Shi Baidu, the chief of the Six Harmonies Gang, pledges allegiance to Safuding, a high-ranking Manchu aristocrat – much to the disapproval of his fellows in the jianghu who are opposed to the Qing government. He intends to present lavish gifts to Safuding at the latter's 60th birthday party, but a string of pearls he prepared is stolen by his subordinate. The xuantie, a precious piece of metal regarded as a sacred artefact of the Six Harmonies Gang, is stolen by Jin Zhuliu and Shi Hongying, Shi Baidu's sister. When they first met, Jin Zhuliu and Shi Hanging were hostile towards each other but they gradually develop a romantic relationship after their various encounters. Jin Zhuliu also meets Li Nanxing, a grandnephew of Li Shengnan, the deceased leader of the disbanded Heavenly Demonic Cult, and becomes sworn brothers with him. They join forces with Yuchi Jiong and his wife to create havoc at Safuding's birthday party and rob him of several precious items.

Shi Baidu pretends to arrange for a marriage between Shi Hongying and Shuai Mengxiong, a general leading imperial forces to suppress a rebellion in Xichang, while secretly planning to lure Li Nanxing into a trap. Mistakenly thinking that Shi Hongying loves Li Nanxing, Jin Zhuliu feels heartbroken and wants to leave. However, after he learns of the trap set by Shi Baidu, he rushes to save Li Nanxing, who is injured but rescued by Gongsun Yan, the daughter of Gongsun Hong, the leader of the Red Tassel Society. While recovering from his injuries, Li Nanxing develops a romance with Gongsun Yan.

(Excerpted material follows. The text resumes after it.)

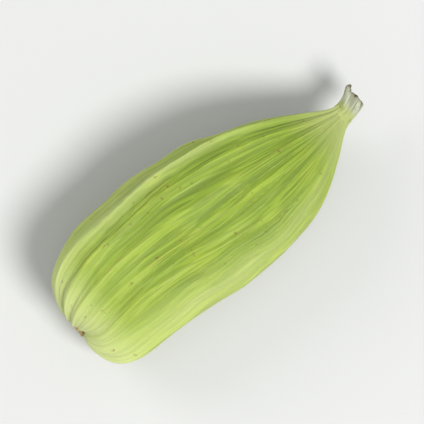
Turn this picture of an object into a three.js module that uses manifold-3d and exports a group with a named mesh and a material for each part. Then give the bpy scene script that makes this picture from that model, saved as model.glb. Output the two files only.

Even though his plan has failed, Shi Baidu still insists on forcing Shi Hongying to marry Shuai Mengxiong. On the wedding day, Jin Zhuliu, Li Nanxing, Gongsun Yan and their allies show up in Xichang, disrupt the wedding and defeat Shuai Mengxiong and his forces. Shi Baidu meets his downfall and commits suicide in shame, while Shi Hongying becomes the new chief of the Six Harmonies Gang and pledges to support the rebels in resisting the Qing government.

During the battle at Xichang, Li Nanxing and Gongsun Yan accidentally fall off a cliff together and are presumed dead. In the meantime, some jianghu lowlifes led by Yang Hao reestablish the Heavenly Demonic Cult in Li Nanxing's name and commit several atrocities. Jin Zhuliu is surprised to hear that his sworn brother, whom he thought had died, is alive and has become a villain. He refuses to believe the rumours so he infiltrates the cult to investigate. During this time, he encounters Li Nanxing, who has survived the fall. They discover that Yang Hao has found someone to impersonate Li Nanxing and pledged allegiance to the Qing government. Jin Zhuliu, Li Nanxing and their allies clash with Yang Hao and his supporters at the cult's headquarters and defeat them. The cult is disbanded again and the majority of its members join the rebels. Around the same time, Jin Zhuliu's parents return to the mainland and defeat seven highly skilled martial artists from Fusang.

When there are news that Safuding has contacted five tribal chiefs in Qinghai to support him in attacking the rebels in Xichang, Jin Zhuliu volunteers to travel to Xichang to warn the rebels and stop the tribal chiefs from siding with Safuding, and succeeds in his mission. In the end, Jin Zhuliu marries Shi Hongying while Li Nanxing marries Gongsun Yan, with blessings from the jianghu.

Adaptations 
In 1971, the novel was adapted into a Hong Kong film titled The Patriotic Knights, produced by Great Wall Movie Enterprises and directed by Chang Hsin-yen.

In 2006, the novel was adapted into a Chinese television series titled The Patriotic Knights, starring Chen Long as Jin Zhuliu, Stephanie Hsiao as Shi Hongying, Wallace Chung as Li Nanxing and He Meitian as Gongsun Yan (renamed Zhong Yanyan in the series). Unlike the novel which is set in the Qing dynasty, the television series is set in the late Ming dynasty with Wei Zhongxian replacing Safuding as the primary villain.